Taking too many hours at once can cause a student to be overwhelmed and often times, this pressure to take so many classes can be brought on by parents pressuring their kids to finish in four years, Petitfils said. 
“If a student’s GPA suffers as a result of taking too many classes however, they can get into academic trouble, which results in more stress and financial aid problems,” Petitfils said.
According to research from William J. Knaus, licensed psychologist, it is estimated that 90% of college students procrastinate, and 25% of these students become chronic procrastinators, many who end up dropping out of college.
Grades do matter, Petitfils said. Good grades are key to success as a student, and a students’ work in class should reflect quality over quantity, if they aren’t getting good grades.

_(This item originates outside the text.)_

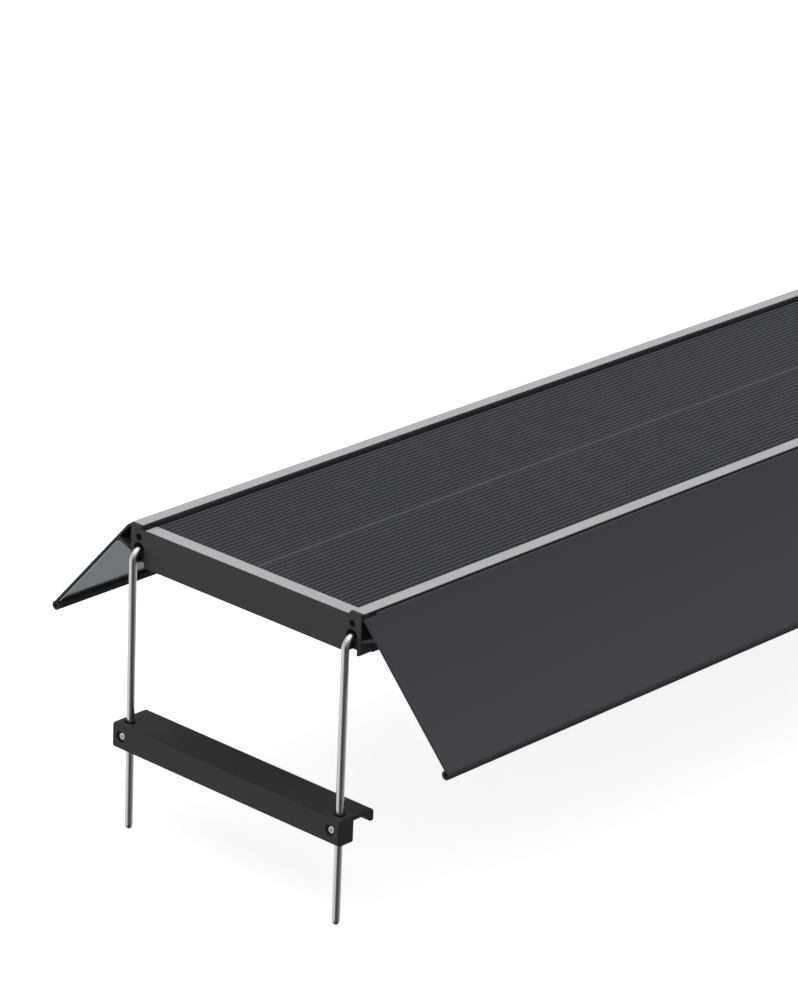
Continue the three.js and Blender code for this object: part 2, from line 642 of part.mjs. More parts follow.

Poor grades will severely impact your academic standing as a student in a negative way.
“If you get to a point where you’re talking to the teacher and it seems impossible for you to pass, it’s better to withdraw than to get a failing grade,” Petitfils said.
By structuring study sessions around a student’s unique attention span, students have more free time and less stress, since they’d only be working on assignments for the duration of time they could effectively focus for, Kitchens said. 
“I think it’s helpful because students sit for these marathon study sessions and are only really effective for a short amount of time,” she said. 
The focus for students should be doing well academically, exploring life outside of academics, and self care. It is also very important for students to find ways of recharging and things that allow students to reset or settle, in order to help lessen the chance of burnout, Kitchens said.
“To avoid burnout as students from stress and time management, be reasonable and remember to get enough sleep,” Petitfils said.
Seven to eight hours of sleep is ideal to properly function and is an ideal amount of sleep to deal with stress and time management, the New Orlean’s native said.
Students constantly have a lot of pressure on them to perform well and when they falter, it’s easy to become discouraged, Kitchens said.
“The stress associated with time management goes back to the larger issue, which is the lack of coping mechanisms, that several generations in a row are struggling with,” she said. 
The number of diagnosed anxiety disorders in the United States has spiked tremendously since 1980 with a 1,200% increase, according to the American Psychological Association.
A good place to start dealing with stress and time management would be to work on growth out of failure as opposed to fearing failure, Kitchens said.  
“I would balance school with general health and well being because you won’t be a good student if you’re exhausted all the time,” she said.